¡Hay que acabar con el mundo! Se decía él mientras iba hacia su casa en bicicleta. En los momentos de tristeza y soledad inmensurables, cuando de antemano le habían recordado que el mundo no coincidía con ese insano amasijo de ideas que las novelas caballerescas le habían arrojado a la cabeza y que nunca llegaría a ser un él real al cual ella pudiera amar o un sí mismo en el que encontrara motivos para no odiarse, en esos momentos, él se proponía acabar con el mundo y se autoproclamaba vengador de su irrealidad.

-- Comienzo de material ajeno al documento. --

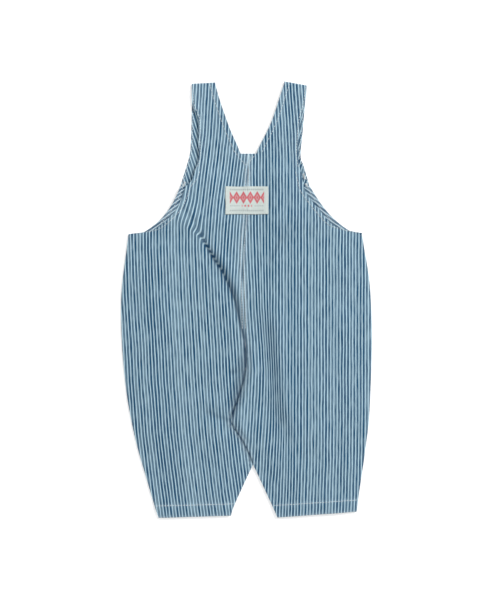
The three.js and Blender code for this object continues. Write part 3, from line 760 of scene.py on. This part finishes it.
def stripe_group():
    """Dark and light warp stripes of uneven strength, with slubs along them."""
    tree, entry, leave = group(
        "warp stripes",
        [
            ("Grain", "NodeSocketVector", None),
            ("Pitch", "NodeSocketFloat", STRIPE),
            ("Dark share", "NodeSocketFloat", DARK_SHARE),
        ],
        [("Mask", "NodeSocketFloat"), ("Slub", "NodeSocketFloat")],
    )
    parts = node(tree, "ShaderNodeSeparateXYZ")
    tree.links.new(entry.outputs["Grain"], parts.inputs[0])
    wobble = noise(tree, entry.outputs["Grain"], 95, 2, (1, 0.3, 1))
    shifted = maths(tree, "MULTIPLY_ADD", wobble, 0.0013, parts.outputs["X"])
    turns = maths(tree, "DIVIDE", shifted, entry.outputs["Pitch"])
    phase = maths(tree, "FRACT", turns)
    centre = maths(tree, "ABSOLUTE", maths(tree, "SUBTRACT", phase, 0.5))
    edge = maths(tree, "SUBTRACT", maths(tree, "MULTIPLY", entry.outputs["Dark share"], 0.5), centre)
    soft = maths(tree, "MULTIPLY_ADD", edge, 9.0, 0.5)
    soft.node.use_clamp = True
    which = maths(tree, "FLOOR", turns)
    lottery = node(tree, "ShaderNodeTexWhiteNoise")
    lottery.noise_dimensions = "1D"
    tree.links.new(which, lottery.inputs["W"])
    strength = maths(tree, "MULTIPLY_ADD", lottery.outputs["Value"], 0.26, 0.8)
    streak = noise(tree, entry.outputs["Grain"], 420, 3, (1, 0.13, 1))
    uneven = maths(tree, "MULTIPLY_ADD", streak, 1.1, 0.42)
    woven = maths(tree, "MULTIPLY", maths(tree, "MULTIPLY", soft, strength), uneven)
    woven.node.use_clamp = True
    tree.links.new(woven, leave.inputs["Mask"])
    slub = noise(tree, entry.outputs["Grain"], 900, 3, (1, 0.16, 1))
    tree.links.new(slub, leave.inputs["Slub"])
    return tree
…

¡Hay que acabar con el gran verdugo de la realidad! Se decía, cuando era obligado y se obligaba después, a poner los pies sobre la tierra. Entonces se montaba en la bicicleta y con la desazón producida por el sueño interrumpido como combustible, pedaleaba y pedaleaba, sin tocar el suelo. Así con la velocidad, el movimiento y el aire que le golpeteaba el rostro; la calle, los árboles, los perros, los edificios, la gente, en otras palabras, todo lo que resume y compone el mundo, se transformaba en un solo vómito de imágenes en el que no se podía distinguir nada y por el cual todo volvía a una génesis de palacios, prados, tigres, ejércitos, reinas, mujeres menesterosas de amor, amigos, fiestas… espejismos a su antojo. De este modo, él se extraía de la realidad y ésta parecía fallecer en el pequeño big bang de bicicleta durante los diez minutos que tardaba en regresar a su casa.
No obstante las mil veces que había intentado acabar con el mundo, mil y una veces éste se había regenerado. Con el tiempo y el esfuerzo, sus piernas de anciano y su corazón con cadencia de redonda no dieron más, además su vieja bicicleta andaba ya sin frenos y con los rines por llantas. Pensó entonces que si no había podido acabar con el mundo era porque tenía la esperanza de reconstruirlo, sin embargo, reconstruir el mundo constituía para él una tarea harto difícil, era un tipo de hazaña digna de un reino de ilusiones enfermas, de viajes y amores realizables sólo al alcance de la letra y la memoria.
Consiguió una bicicleta de motor y armado con casco y rodilleras, cruzó de nuevo el umbral y exclamó:
¡Excusadme Vida Mía por hacerte numen de mis utopías!